Why the Framework Matters

Before the estimand framework, the same trial data could be analyzed in different ways that answered subtly different clinical questions, often without anyone acknowledging that the questions were different. A drug company might report results using one approach, a regulator might prefer another, and a clinician reading the published paper might assume a third. The numbers would differ, and no one could say which was “right” because no one had agreed on what they were trying to measure.

The framework fixes this by requiring trial designers to state their clinical question precisely, attribute by attribute, before the trial runs. Statisticians, clinicians, and regulators all work from the same definition. The statistical analysis plan then follows from the estimand, not the other way around. This prevents the common problem of choosing an analysis method first and only later realizing it doesn’t answer the question anyone actually cared about.

Since the guideline took legal effect in July 2020, regulatory submissions to the EMA and FDA are expected to clearly define their estimands. This has shifted how protocols are written, how statistical analysis plans are structured, and how trial results are interpreted during regulatory review.

A Practical Example

Consider a trial testing a new drug for type 2 diabetes, measuring blood sugar (HbA1c) at 6 months. Rescue insulin is available to any patient whose blood sugar rises dangerously. Using the five attributes, the trial team might define two different estimands for the same trial:

Estimand A uses a treatment-policy strategy: the population is all randomized patients, the variable is HbA1c at 6 months, rescue insulin use is acknowledged but the outcome is measured regardless, and the summary is the difference in mean HbA1c between groups. This tells a prescriber what to expect when they assign this drug in practice, knowing some patients will end up needing rescue insulin.

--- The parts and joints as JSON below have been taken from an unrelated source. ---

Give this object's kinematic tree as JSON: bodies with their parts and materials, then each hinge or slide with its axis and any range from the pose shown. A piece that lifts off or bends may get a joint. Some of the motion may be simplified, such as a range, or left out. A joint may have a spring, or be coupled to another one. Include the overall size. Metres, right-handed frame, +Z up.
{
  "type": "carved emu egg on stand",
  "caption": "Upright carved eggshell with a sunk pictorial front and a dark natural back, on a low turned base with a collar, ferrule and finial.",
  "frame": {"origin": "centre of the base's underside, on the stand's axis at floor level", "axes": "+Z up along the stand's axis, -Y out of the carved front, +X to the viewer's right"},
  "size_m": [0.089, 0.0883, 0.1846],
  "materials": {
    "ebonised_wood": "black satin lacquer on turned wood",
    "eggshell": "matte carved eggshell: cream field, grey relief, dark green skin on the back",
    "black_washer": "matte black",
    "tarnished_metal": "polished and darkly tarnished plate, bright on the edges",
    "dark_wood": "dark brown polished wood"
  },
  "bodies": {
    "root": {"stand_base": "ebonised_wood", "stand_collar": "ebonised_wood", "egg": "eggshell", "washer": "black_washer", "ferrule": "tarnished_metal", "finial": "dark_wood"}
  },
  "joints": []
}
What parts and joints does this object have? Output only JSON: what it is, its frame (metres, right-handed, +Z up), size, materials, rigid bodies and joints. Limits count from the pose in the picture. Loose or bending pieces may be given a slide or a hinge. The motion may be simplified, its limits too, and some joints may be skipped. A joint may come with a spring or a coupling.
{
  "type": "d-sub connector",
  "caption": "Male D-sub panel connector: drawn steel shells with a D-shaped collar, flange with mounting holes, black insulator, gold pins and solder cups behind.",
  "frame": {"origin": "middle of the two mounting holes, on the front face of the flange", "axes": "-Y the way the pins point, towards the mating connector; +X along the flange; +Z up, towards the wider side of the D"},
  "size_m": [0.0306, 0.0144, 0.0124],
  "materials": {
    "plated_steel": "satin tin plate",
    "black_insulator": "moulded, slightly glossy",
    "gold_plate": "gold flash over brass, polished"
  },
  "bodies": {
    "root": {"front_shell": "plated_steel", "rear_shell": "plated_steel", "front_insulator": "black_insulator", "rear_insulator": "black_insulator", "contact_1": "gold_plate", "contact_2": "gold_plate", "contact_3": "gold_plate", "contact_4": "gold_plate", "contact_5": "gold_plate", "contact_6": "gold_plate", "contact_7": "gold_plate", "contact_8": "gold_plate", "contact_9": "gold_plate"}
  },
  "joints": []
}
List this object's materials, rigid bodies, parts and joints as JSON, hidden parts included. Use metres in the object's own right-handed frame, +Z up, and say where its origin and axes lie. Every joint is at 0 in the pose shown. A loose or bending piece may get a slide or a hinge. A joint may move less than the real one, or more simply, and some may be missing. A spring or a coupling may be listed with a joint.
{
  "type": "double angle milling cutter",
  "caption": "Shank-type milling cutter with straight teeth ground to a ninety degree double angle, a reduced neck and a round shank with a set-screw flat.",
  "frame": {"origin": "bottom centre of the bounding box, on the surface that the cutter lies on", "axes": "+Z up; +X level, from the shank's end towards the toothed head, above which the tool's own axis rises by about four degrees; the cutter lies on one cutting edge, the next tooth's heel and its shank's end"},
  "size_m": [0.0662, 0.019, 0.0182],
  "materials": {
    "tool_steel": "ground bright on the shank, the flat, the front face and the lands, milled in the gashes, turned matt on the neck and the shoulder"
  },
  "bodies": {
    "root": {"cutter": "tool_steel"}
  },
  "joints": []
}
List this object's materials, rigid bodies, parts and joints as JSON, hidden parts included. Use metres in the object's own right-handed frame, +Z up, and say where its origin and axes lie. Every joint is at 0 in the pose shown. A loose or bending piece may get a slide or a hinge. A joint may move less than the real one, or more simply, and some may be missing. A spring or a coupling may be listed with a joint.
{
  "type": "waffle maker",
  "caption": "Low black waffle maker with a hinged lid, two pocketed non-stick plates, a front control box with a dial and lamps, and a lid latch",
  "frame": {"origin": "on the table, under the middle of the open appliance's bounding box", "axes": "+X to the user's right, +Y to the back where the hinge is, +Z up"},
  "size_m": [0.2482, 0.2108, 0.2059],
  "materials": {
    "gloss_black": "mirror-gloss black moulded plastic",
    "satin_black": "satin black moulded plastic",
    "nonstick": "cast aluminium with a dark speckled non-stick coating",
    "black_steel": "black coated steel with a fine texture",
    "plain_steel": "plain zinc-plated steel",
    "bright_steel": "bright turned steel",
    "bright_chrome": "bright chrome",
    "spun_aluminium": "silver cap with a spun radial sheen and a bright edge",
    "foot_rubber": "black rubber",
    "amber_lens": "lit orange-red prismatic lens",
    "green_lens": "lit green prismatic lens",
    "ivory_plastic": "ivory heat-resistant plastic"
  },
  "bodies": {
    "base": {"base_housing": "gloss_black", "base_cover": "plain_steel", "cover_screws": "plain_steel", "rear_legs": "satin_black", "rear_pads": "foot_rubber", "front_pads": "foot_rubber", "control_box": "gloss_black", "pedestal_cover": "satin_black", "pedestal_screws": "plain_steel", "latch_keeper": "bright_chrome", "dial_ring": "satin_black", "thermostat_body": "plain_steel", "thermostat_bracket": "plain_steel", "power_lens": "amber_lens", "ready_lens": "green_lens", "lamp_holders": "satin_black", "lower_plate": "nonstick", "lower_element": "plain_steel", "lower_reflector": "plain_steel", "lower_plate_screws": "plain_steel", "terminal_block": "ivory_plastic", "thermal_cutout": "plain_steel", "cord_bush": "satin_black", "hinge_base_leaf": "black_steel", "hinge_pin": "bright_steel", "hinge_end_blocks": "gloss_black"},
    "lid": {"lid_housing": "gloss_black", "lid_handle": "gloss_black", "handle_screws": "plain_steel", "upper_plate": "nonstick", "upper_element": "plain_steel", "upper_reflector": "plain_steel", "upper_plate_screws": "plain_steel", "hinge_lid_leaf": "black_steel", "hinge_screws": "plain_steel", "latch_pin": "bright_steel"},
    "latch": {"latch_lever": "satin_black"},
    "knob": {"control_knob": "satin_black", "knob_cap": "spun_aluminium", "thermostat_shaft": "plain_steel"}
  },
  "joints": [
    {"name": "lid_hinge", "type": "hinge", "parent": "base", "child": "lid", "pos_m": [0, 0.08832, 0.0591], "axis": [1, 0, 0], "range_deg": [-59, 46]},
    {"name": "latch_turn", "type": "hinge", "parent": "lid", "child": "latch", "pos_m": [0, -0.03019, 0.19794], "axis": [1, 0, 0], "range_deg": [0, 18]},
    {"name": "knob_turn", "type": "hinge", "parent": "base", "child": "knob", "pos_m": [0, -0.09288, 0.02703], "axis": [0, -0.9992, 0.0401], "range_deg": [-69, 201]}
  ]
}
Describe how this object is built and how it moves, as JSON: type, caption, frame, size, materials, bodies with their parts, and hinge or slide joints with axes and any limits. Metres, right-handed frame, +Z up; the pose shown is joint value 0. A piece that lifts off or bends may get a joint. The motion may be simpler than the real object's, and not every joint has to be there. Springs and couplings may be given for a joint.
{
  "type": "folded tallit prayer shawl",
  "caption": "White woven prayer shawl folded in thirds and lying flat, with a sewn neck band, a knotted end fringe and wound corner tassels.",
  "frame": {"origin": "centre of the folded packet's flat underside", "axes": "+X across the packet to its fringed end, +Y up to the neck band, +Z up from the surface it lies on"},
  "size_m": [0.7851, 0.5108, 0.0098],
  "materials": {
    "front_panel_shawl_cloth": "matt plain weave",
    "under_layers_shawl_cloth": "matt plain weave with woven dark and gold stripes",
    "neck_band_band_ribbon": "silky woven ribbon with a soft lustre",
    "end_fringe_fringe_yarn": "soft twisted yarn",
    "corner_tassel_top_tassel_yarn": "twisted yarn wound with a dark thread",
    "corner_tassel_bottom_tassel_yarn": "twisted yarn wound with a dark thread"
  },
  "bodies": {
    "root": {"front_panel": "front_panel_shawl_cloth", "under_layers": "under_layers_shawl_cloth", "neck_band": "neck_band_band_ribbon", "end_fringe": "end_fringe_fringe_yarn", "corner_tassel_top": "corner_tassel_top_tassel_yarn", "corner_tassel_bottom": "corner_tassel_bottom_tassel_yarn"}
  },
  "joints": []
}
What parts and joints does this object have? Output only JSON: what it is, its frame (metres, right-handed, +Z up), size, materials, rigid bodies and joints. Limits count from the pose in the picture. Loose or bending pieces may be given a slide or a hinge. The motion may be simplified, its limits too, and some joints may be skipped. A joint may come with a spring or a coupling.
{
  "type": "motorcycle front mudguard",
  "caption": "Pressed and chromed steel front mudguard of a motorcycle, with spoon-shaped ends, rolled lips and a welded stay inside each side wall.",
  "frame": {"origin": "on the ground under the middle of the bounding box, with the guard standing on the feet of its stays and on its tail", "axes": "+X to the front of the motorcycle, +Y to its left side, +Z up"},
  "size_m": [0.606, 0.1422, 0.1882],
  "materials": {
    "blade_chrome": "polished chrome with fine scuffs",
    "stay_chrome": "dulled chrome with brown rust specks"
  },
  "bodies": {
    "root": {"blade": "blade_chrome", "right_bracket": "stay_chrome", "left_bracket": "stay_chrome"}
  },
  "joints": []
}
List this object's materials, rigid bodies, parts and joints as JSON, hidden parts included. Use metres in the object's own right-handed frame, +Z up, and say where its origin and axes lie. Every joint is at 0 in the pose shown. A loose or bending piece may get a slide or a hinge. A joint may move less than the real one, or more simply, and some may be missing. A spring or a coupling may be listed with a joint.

Estimand B uses a hypothetical strategy: same population, same variable, but now the question is what HbA1c would have been if rescue insulin hadn’t been available. This isolates the drug’s biological effect more cleanly but describes a scenario that wouldn’t happen in real clinical care.

Both are valid. They simply answer different questions, and the estimand framework ensures that everyone knows which question each analysis is answering.